═════ DATA BLOCK

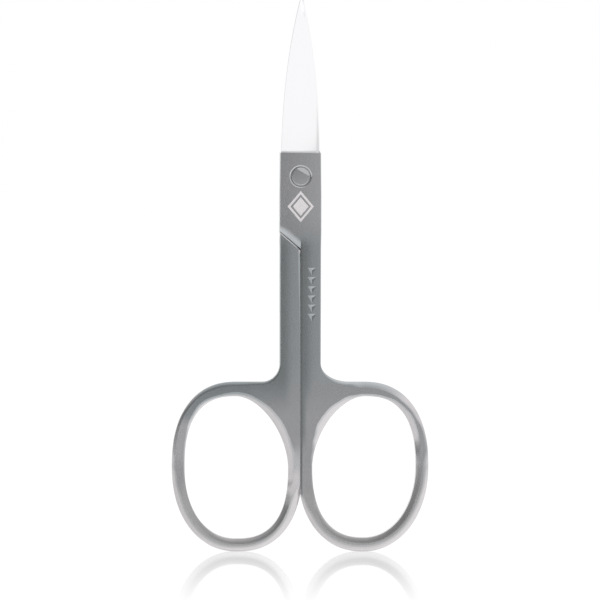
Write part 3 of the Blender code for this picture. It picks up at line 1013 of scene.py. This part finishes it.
def degrees_round_ring(look, x, z):
    """Degrees round a ring, from its side away from the seam, by the top."""
    turn = round_ring(look, x, z)[2] * math.degrees(1)
    return turn + turn.ramp(*BELOW_ZERO, 0.0, 360.0)


def depth_below_face(turn, x, y):
    """How far a point lies behind its half's front face, in millimetres."""
    thinned = turn.ramp(THINNED_FROM, THINNED_FULLY) * turn.ramp(FULL_AGAIN, THICKER_FROM)
    return y - PLATE_FRONT / MM - thinned * x.ramp(*BELOW_ZERO) * (THINNED_BY / MM)


def across_face(x, z):
    """-1 to 1 from left to right of the ride, and of each shank below it."""
    side = (x * SIGN_STEEPNESS).held()
    shank = (x - SHANK_MIDDLE * side) / SHANK_HALF_WIDTH
    ride = x / (RIDE_HALF_WIDTH / MM)
    return ride + (shank - ride) * z.ramp(*SHANK_Z)


def forged_colour_with_painted_shade(look, x, z, across):
    """The faces' steel with painted shade and light: darker down the shanks' left sides, lighter at the
    left ring's outer side.
    """
    colour = look.blend(z.ramp(*LOWER_Z), UPPER_STEEL, LOWER_STEEL)
    # Painted shade down the shanks and on the left ring's upper part
    dark = z.band(*PAINTED_SHADE_SHANK_Z) + x.ramp(*PAINTED_SHADE_RING_X) * z.band(*PAINTED_SHADE_RING_Z)
    colour = look.blend(dark, colour, PAINTED_SHADE_STEEL)
    # Deeper painted shade on the shanks' left sides and beside the seam in the rings
    shaded = across.ramp(*SHADED_SIDE) * z.band(*SHADED_SHANK_Z)
    shaded = shaded + x.band(*SHADED_SEAM_X) * z.band(*SHADED_SEAM_Z)
    colour = look.blend(shaded, colour, SHADED_STEEL)
    # Painted light on the left ring's outer side
    colour = look.blend(x.ramp(*PAINTED_LIGHT_RING_X) * z.band(*PAINTED_LIGHT_RING_Z), colour, PAINTED_LIGHT_STEEL)
    # Painted shade in a thin line just right of the seam
    return look.blend(x.band(*SEAM_PAINTED_SHADE_X) * z.ramp(*SEAM_PAINTED_SHADE_Z), colour, SEAM_PAINTED_SHADE)


def ground_and_highlight_share(look, x, y, z):
    """Share of bright steel: ground rings' edges brightened as painted highlight, and painted highlight
    on the shoulder and the facet beside the seam.
    """
    turn = degrees_round_ring(look, x, z)
    depth = depth_below_face(turn, x, y)
    ring = depth.ramp(*GROUND_DEPTH) * z.ramp(*GROUND_Z)
    # Painted highlight along the shoulder's edge
    below = 0.0 - (z + SHOULDER_DROP / MM + (x + RIDE_HALF_WIDTH / MM) * math.tan(SHOULDER_ANGLE))
    shoulder = below.band(*SHOULDER_HIGHLIGHT) * x.ramp(*SHOULDER_HIGHLIGHT_X)
    shoulder = shoulder * depth.ramp(*SHOULDER_HIGHLIGHT_DEPTH)
    # Painted highlight on the facet beside the seam
    facet = turn.band(*SEAM_FACET_HIGHLIGHT_TURN) * x.ramp(*BELOW_ZERO) * y.ramp(*SEAM_FACET_HIGHLIGHT_Y)
    return (ring + shoulder).over(facet)


def etching(x, y, z):
    """Share of etched steel: the lozenge's frame and middle, on the front face alone."""
    reach = abs(x) / (ETCHED_HALF_WIDTH / MM) + abs(z - ETCHED_Z / MM) / (ETCHED_HALF_HEIGHT / MM)
    frame_line = reach.band(ETCHED_FRAME - ETCHED_BLUR, ETCHED_FRAME + ETCHED_BLUR,
                            1 - ETCHED_BLUR, 1 + ETCHED_BLUR)
    middle = reach.ramp(ETCHED_MIDDLE + ETCHED_BLUR, ETCHED_MIDDLE - ETCHED_BLUR)
    face = PLATE_FRONT / MM
    return (frame_line + middle) * y.ramp(face + ETCHED_DEEP, face + ETCHED_SHALLOW)


def new_finish(name):
    """A new material and its empty node tree."""
    material = bpy.data.materials.new(name)
    return material, Look(material)


def satin_steel():
    """Fine-brushed steel of the shanks and rings, with painted shade and highlights, and the etched
    lozenge on the ride.
    """
    material, look = new_finish("satin_steel")
    x, y, z = look.place()
    streaks = brushing(look, x, y, z)
    patches = look.noise(x, y, z, PATCH_SCALE)
    across = across_face(x, z)
    crown = across.held() * z.ramp(*CROWNED_Z)
    normal = look.tilted_normal(crown * CROWN_LEAN, (patches - 0.5) * PATCH_LEAN)
    # Ground edges, brightened as painted highlight, laid over the faces' painted shade
    ground = look.blend(patches, GROUND_AND_SHEEN_DULL, GROUND_AND_SHEEN_BRIGHT)
    colour = look.blend(ground_and_highlight_share(look, x, y, z), forged_colour_with_painted_shade(look, x, z, across), ground)
    etched = etching(x, y, z)
    rough = streaks * SATIN_STREAKS + patches * SATIN_PATCHES + SATIN_ROUGH
    look.steel(look.blend(etched, colour, ETCHED_STEEL), rough + etched * ETCHED_ROUGH,
               look.bump(streaks * SATIN_MARKS, normal), metallic=1.0 - etched)
    return material


def polished_steel():
    """Bright blades with faint grinding marks along them."""
    material, look = new_finish("polished_steel")
    streaks = brushing(look, *look.place())
    look.steel(POLISHED, streaks * POLISHED_STREAKS + POLISHED_ROUGH, look.bump(streaks * POLISHED_MARKS))
    return material


def rivet_steel():
    """Turned steel, with a painted highlight on the head's facet."""
    material, look = new_finish("rivet_steel")
    x, y, z = look.place()
    turning = look.noise((x * x + z * z).root() * TURNING_ACROSS, y * TURNING_ACROSS, 0.0, 1.0,
                         TURNING_DETAIL, BRUSH_ROUGHNESS)
    # Painted highlight on the head's facet
    reach = x * math.cos(HEAD_FACET_TOWARDS) + z * math.sin(HEAD_FACET_TOWARDS)
    facet_highlight = reach.ramp(HEAD_FACET_FROM / MM - FACET_HIGHLIGHT_BLUR, HEAD_FACET_FROM / MM + FACET_HIGHLIGHT_BLUR)
    look.steel(look.blend(facet_highlight * y.ramp(*FACET_HIGHLIGHT_Y), RIVET_STEEL, FACET_HIGHLIGHT_STEEL),
               turning * RIVET_STREAKS + RIVET_ROUGH, look.bump(turning * RIVET_MARKS))
    return material


def dress(piece, material, body, slot, *nodes):
    """Give a piece its finish and body, and hide the nodes it stands for."""
    piece.data.materials.clear()
    piece.data.materials.append(material)
    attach(piece, body)
    if nodes:
        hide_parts(*nodes)


# Stage

def floor():
    """A white sheet that shines a little near the scissors and keeps their shadow."""
    deselect_all()
    bpy.ops.mesh.primitive_plane_add(size=1.0)
    sheet = bpy.context.object
    sheet.name = "white_sheet"
    sheet.scale = (SHEET_WIDTH, SHEET_LENGTH, 1.0)
    sheet.location = (0, SHEET_LENGTH / 2 - SHEET_IN_FRONT, RING_FOOT)
    fix_place(sheet)
    material, look = new_finish("white_sheet")
    x, y = look.place()[:2]
    beside = (abs(x) - SHINE_BESIDE).over(0.0)
    before = (abs(y + SHINE_DEPTH) - SHINE_DEPTH).over(0.0)
    away = (beside * beside + before * before).root()
    mirror = away.ramp(0.0, SHINE_REACH, SHINE, 0.0)
    white = look.node("Emission", inputs={"Color": WHITE, "Strength": SHEET_WHITE})
    matt = look.node("BsdfDiffuse", inputs={"Color": SHEET_MATT})
    paper = look.node("AddShader", inputs={0: white.outputs[0], 1: matt.outputs[0]})
    shine = look.node("BsdfGlossy", inputs={"Color": WHITE, "Roughness": SHINE_ROUGHNESS})
    look.surface(look.node("MixShader", inputs={
        0: mirror, 1: paper.outputs[0], 2: shine.outputs[0]}))
    sheet.data.materials.append(material)


def studio():
    """World light: white behind and below, dark at the left, soft lights overhead and at the right."""
    world = bpy.data.worlds.new("studio")
    bpy.context.scene.world = world
    look = Look(world)
    x, y, z = look.split(look.node("TexCoord").outputs["Generated"])
    shaded = x.ramp(*SHADE_X) * z.ramp(*SHADE_Z) * SHADE
    behind = y.ramp(*BEHIND_Y) * x.ramp(*BEHIND_X) * (1.0 - shaded)
    horizon = (0.0 - x).ramp(*HORIZON_X, *HORIZON_DROP)
    below = (0.0 - z - horizon).ramp(*HORIZON_BLUR)
    overhead = z.ramp(*CEILING_Z) * CEILING + z.ramp(*LAMP_Z) * LAMP
    rising = (0.0 - z).ramp(*GLOW_Z) * FLOOR_GLOW
    right = x.ramp(*SIDE_X) * SIDE_LIGHT
    light = (overhead + right + rising + AMBIENT).under(1.0)
    light = light + (1.0 - light) * below
    level = light + (1.0 - light) * behind
    seen = Sum(look, look.node("LightPath").outputs["Is Camera Ray"])
    strength = level + (1.0 - level) * seen
    background = look.node("Background", inputs={"Color": WHITE, "Strength": strength})
    output = look.node("OutputWorld")
    look.tree.links.new(background.outputs[0], output.inputs["Surface"])


def camera():
    data = bpy.data.cameras.new("camera")
    made = bpy.data.objects.new("camera", data)
    bpy.context.scene.collection.objects.link(made)
    direction = Vector((math.sin(CAMERA_AZIMUTH) * math.cos(CAMERA_ELEVATION),
                        -math.cos(CAMERA_AZIMUTH) * math.cos(CAMERA_ELEVATION),
                        math.sin(CAMERA_ELEVATION)))
    turn = (-direction).to_track_quat("-Z", "Y").to_matrix() @ Matrix.Rotation(CAMERA_ROLL, 3, "Z")
    middle = PICTURE_PIXELS / 2
    pivot = Vector((0, PLATE_FRONT, 0))
    target = pivot + turn @ Vector(((middle - PIVOT_AT[0]) * PIXEL, (PIVOT_AT[1] - middle) * PIXEL, 0))
    made.matrix_world = Matrix.Translation(target + direction * CAMERA_DISTANCE) @ turn.to_4x4()
    data.sensor_width = SENSOR_WIDTH
    data.lens = SENSOR_WIDTH * CAMERA_DISTANCE / (PICTURE_PIXELS * PIXEL)
    data.clip_start = CAMERA_NEAR
    bpy.context.scene.camera = made


# Rims of the two halves

def face_rims(diagonal, side, seam_top, seam, root, ring, hole, thinned=False):
    """A face's rims by their edges. The diagonal has three: at its left, middle and right."""
    return {"diagonal": diagonal, "side": side, "seam_top": seam_top, "seam": seam, "root": root,
            "ring": ring, "hole": hole, "thinned": thinned}


def left_face():
    """Front of the rear half, whose ring is on the left."""
    ring = Grinding(
        (0, 0.65, 0.18, 1.3), (15, 0.50, 0.10, 1.5), (40, 0.45, 0.12, 1.6), (60, 0.50, 0.34, 1.5),
        (75, 0.65, 0.44, 1.5), (95, 0.65, 0.44, 1.5), (202, 0.80, 0.30, 1.3), (210, 1.30, 0.50, 1.2),
        (255, 0.95, 0.50, 1.4), (285, 0.90, 0.50, 1.4), (330, 1.00, 0.45, 1.4), (345, 0.80, 0.30, 1.4))
    hole = Grinding(
        (0, 0.25, 0.06, 1.5), (30, 0.30, 0.06, 1.5), (45, 0.50, 0.20, 1.5), (60, 0.70, 0.30, 1.5),
        (75, 0.50, 0.25, 1.5), (90, 0.70, 0.30, 1.5), (105, 0.85, 0.35, 1.4), (120, 1.15, 0.40, 1.3),
        (135, 1.30, 0.45, 1.3), (165, 1.25, 0.40, 1.3), (180, 1.20, 0.34, 1.3), (193, 1.05, 0.24, 1.3),
        (203, 0.60, 0.15, 1.4), (210, 0.55, 0.18, 1.4), (225, 0.80, 0.25, 1.3), (270, 0.90, 0.22, 1.3),
        (300, 0.80, 0.10, 1.4), (330, 0.60, 0.06, 1.5), (345, 0.40, 0.05, 1.5))
    return face_rims(
        diagonal=[Rim(0.3 * MM)] * 3, side=Rim(0.14 * MM), seam_top=Rim(0.4 * MM, 0.12 * MM, 1.05),
        seam=Rim(0.04 * MM), root=Rim(0.45 * MM, 0.3 * MM, 1.6), ring=ring, hole=hole, thinned=True)


def right_face():
    """Front of the front half, whose ring is on the right."""
    ring = Grinding(
        (0, 0.90, 0.20, 1.4), (15, 0.40, 0.10, 1.6), (30, 0.40, 0.20, 1.5), (45, 0.80, 0.45, 1.3),
        (60, 1.05, 0.60, 1.2), (95, 1.05, 0.60, 1.2), (202, 0.25, 0.12, 1.4), (213, 0.65, 0.32, 1.4),
        (225, 0.95, 0.45, 1.4), (270, 1.05, 0.50, 1.4), (315, 1.00, 0.45, 1.4), (330, 0.95, 0.40, 1.4),
        (345, 0.80, 0.30, 1.4))
    hole = Grinding(
        (0, 1.00, 0.12, 1.2), (12, 0.80, 0.09, 1.3), (32, 0.95, 0.35, 1.2), (45, 0.95, 0.35, 1.2),
        (60, 0.65, 0.30, 1.3), (75, 0.40, 0.20, 1.4), (92, 0.40, 0.20, 1.4), (105, 0.85, 0.35, 1.2),
        (120, 1.20, 0.45, 1.2), (135, 1.25, 0.45, 1.2), (150, 0.80, 0.30, 1.3), (165, 0.40, 0.10, 1.5),
        (180, 0.25, 0.05, 1.5), (210, 0.25, 0.05, 1.5), (225, 0.70, 0.13, 1.4), (240, 0.80, 0.15, 1.3),
        (270, 0.90, 0.17, 1.3), (315, 0.85, 0.15, 1.3), (330, 0.80, 0.14, 1.3), (345, 0.90, 0.14, 1.3))
    diagonal = [Rim(1.0 * MM, 0.20 * MM, upright=True), Rim(1.35 * MM, 0.32 * MM, upright=True),
                Rim(1.25 * MM, 0.36 * MM, upright=True)]
    return face_rims(
        diagonal=diagonal, side=Rim(0.14 * MM), seam_top=Rim(0.05 * MM), seam=Rim(0.04 * MM),
        root=Rim(0.7 * MM, 0.45 * MM, 1.4), ring=ring, hole=hole)


def back_face():
    """Both halves' backs, which are ground alike."""
    ring = Grinding(
        (0, 0.90, 0.80, 2.0), (90, 0.80, 0.80, 2.0), (205, 0.80, 0.80, 2.0), (270, 0.95, 0.85, 2.0))
    hole = Grinding(
        (0, 0.90, 0.80, 2.0), (90, 0.85, 0.80, 2.0), (180, 0.90, 0.80, 2.0), (270, 0.90, 0.80, 2.0))
    return face_rims(
        diagonal=[Rim(0.3 * MM)] * 3, side=Rim(0.3 * MM), seam_top=Rim(0.2 * MM), seam=Rim(0.2 * MM),
        root=Rim(0.5 * MM), ring=ring, hole=hole)


def main():
    bpy.context.scene.view_settings.view_transform = "Standard"
    satin, polished, turned_steel = satin_steel(), polished_steel(), rivet_steel()

    front = forged_half("front_shank", RIGHT_RING, right_face(), back_face())
    cut(front, front_bore())
    cut(front, engraved_row())
    cut(front, etched_lozenge())
    rear = forged_half("rear_shank", LEFT_RING, back_face(), left_face())
    cut(rear, rear_bore())
    turn_over(rear)
    front_blade, rear_blade = blade("front_blade", -1), blade("rear_blade", 1)
    turn_over(rear_blade)
    pin = rivet()
    for piece in (front, rear, front_blade, rear_blade, pin):
        shade(piece)
    dress(front, satin, "front", "satin_steel", "front_half")
    dress(front_blade, polished, "front", "satin_steel")
    dress(rear, satin, "rear", "satin_steel", "rear_half")
    dress(rear_blade, polished, "rear", "satin_steel")
    dress(pin, turned_steel, "rear", "rivet_steel", "pivot_rivet")
    floor()
    studio()
    camera()


main()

══════════

What are the exact lines from the beginning of the material through the line containing "return ride +"? Write out those lines alone.

» **WRITTEN ANSWER**:
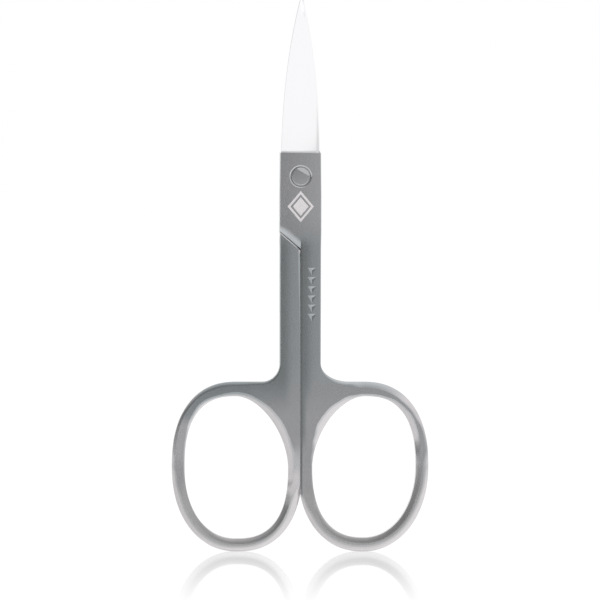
Write part 3 of the Blender code for this picture. It picks up at line 1013 of scene.py. This part finishes it.
def degrees_round_ring(look, x, z):
    """Degrees round a ring, from its side away from the seam, by the top."""
    turn = round_ring(look, x, z)[2] * math.degrees(1)
    return turn + turn.ramp(*BELOW_ZERO, 0.0, 360.0)


def depth_below_face(turn, x, y):
    """How far a point lies behind its half's front face, in millimetres."""
    thinned = turn.ramp(THINNED_FROM, THINNED_FULLY) * turn.ramp(FULL_AGAIN, THICKER_FROM)
    return y - PLATE_FRONT / MM - thinned * x.ramp(*BELOW_ZERO) * (THINNED_BY / MM)


def across_face(x, z):
    """-1 to 1 from left to right of the ride, and of each shank below it."""
    side = (x * SIGN_STEEPNESS).held()
    shank = (x - SHANK_MIDDLE * side) / SHANK_HALF_WIDTH
    ride = x / (RIDE_HALF_WIDTH / MM)
    return ride + (shank - ride) * z.ramp(*SHANK_Z)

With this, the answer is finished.